En ce qui concerne le matériel d'épandage de l'urée, les entrepreneurs sont mobilisés pour trouver dans l'urgence des solutions, avec l'achat, la location ou même la fabrication des outils nécessaires (enfouisseur ou bineuse). « Nous serons prêts ! » assure Didier Tastet. Il faut dire que pour les entrepreneurs de travaux agricoles, cette adaptation à la situation est indispensable. En effet, avec les restrictions d'ammoniac imposées, ils perdent environ 50 % de leur chiffre d'affaires sur l'épandage de cette forme d'azote, soit une partie importante de leur chiffre d'affaires annuel.
En tant qu'agriculteur équipé, Jean-Paul Marque, comme bon nombre de ses voisins, commencera par épandre l'ammoniac : « Je n'ai pas d'équipement particulier pour épandre et enfouir de l'urée, et mon ammoniac a été commandé et payé dès le début de l'année ». Ensuite, il « pilotera à vue » : si en cours de campagne, il ne peut plus être livré en ammoniac, il passera à l'urée qui sera épandue à la volée, avec derrière un passage de bineuse.
Dominique Maurel
1. Société en création qui réunit Maisadour, Vivadour et Euralis. L'ammoniac importé L'arrêt de la production d'ammoniac à Pardies (Pyrénées-Atlantiques) et les pannes dans les usines du Nord de la France obligeraient l'Ammoniac Agricole à importer le produit.
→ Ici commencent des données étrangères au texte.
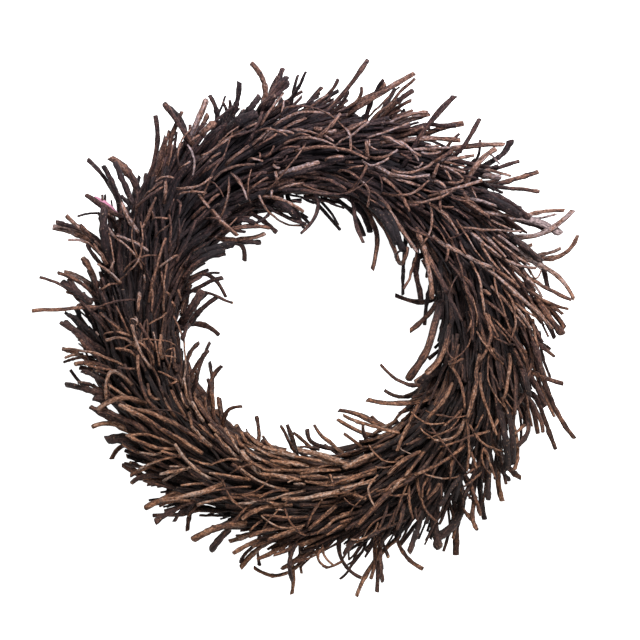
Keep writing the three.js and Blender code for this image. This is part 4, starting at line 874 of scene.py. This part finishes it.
# Where the bark is paler (+) or lies darker (-) than the rest, set by hand from looks at a blurred
# picture of how much brighter the photograph is than a render: pixel, half width in pixels and amount
pockets = [
    (300, 455, 30, 0.15), (250, 447, 22, 0.2), (205, 392, 22, 0.3), (360, 432, 28, 0.35), (424, 278, 12, 0.2),
    (192, 271, 15, 0.4), (147, 474, 18, 0.45), (305, 539, 40, 0.3), (400, 120, 26, 0.3), (535, 300, 20, 0.2),
    (413, 525, 24, -0.4), (443, 397, 18, -0.35), (507, 460, 22, -0.3), (474, 372, 20, -0.35), (510, 347, 16, -0.25),
    (153, 200, 16, -0.3), (160, 393, 20, -0.3), (307, 518, 22, -0.25), (383, 200, 18, -0.3), (90, 320, 26, -0.25),
    (215, 240, 26, -0.2), (455, 490, 26, -0.4), (240, 150, 20, -0.2), (446, 304, 18, -0.4), (330, 215, 20, -0.25),
    (540, 250, 14, 0.2), (130, 380, 16, -0.2), (243, 543, 18, 0.35), (205, 512, 16, 0.4), (113, 430, 14, 0.25),
    (192, 371, 16, 0.35), (213, 407, 14, 0.2), (393, 424, 14, 0.35), (340, 447, 14, 0.2), (533, 230, 18, 0.25),
    (80, 280, 14, 0.3), (83, 350, 14, 0.25), (340, 118, 20, 0.35), (440, 177, 14, 0.2), (453, 335, 15, -0.45),
    (413, 453, 14, -0.3), (387, 507, 14, -0.25), (396, 235, 14, -0.4), (227, 174, 14, -0.35), (190, 243, 16, -0.3),
    (127, 293, 16, -0.25), (247, 127, 14, -0.25), (310, 97, 16, -0.25), (520, 393, 16, -0.25), (493, 190, 16, -0.25),
    (90, 213, 8, -0.6), (197, 143, 14, 0.3), (230, 133, 12, 0.2), (285, 98, 18, 0.2), (473, 210, 12, 0.4),
    (427, 390, 14, 0.35), (161, 478, 12, 0.3), (293, 207, 14, 0.2), (427, 140, 20, 0.15), (87, 250, 10, -0.4),
    (213, 255, 10, -0.25), (443, 270, 12, -0.35), (503, 307, 12, -0.3), (180, 420, 16, -0.3), (467, 433, 14, -0.2),
    (433, 197, 12, -0.2), (220, 527, 12, -0.2), (373, 570, 12, -0.2), (547, 393, 12, -0.2), (485, 147, 10, -0.3),
]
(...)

L'entreprise comptait donc approvisionner le site pyrénéen (qui dispose d'une immense cuve de stockage) par transport ferroviaire depuis le port de Bordeaux. Les grèves de la SNCF auraient perturbé l'approvisionnement du site de Pardies, dont le volume est en priorité destiné à l'ammonitrate explosif (mines, routes), contraignant l'usine à puiser dans les stocks réservés à l'agriculture. Le retour à la normale du fret ferrroviaire tardif ne permettra par de remplir dans les temps la cuve. De plus, les transports par camion (30 par jour) mis en place ne suffisent pas à compenser le manque de volume.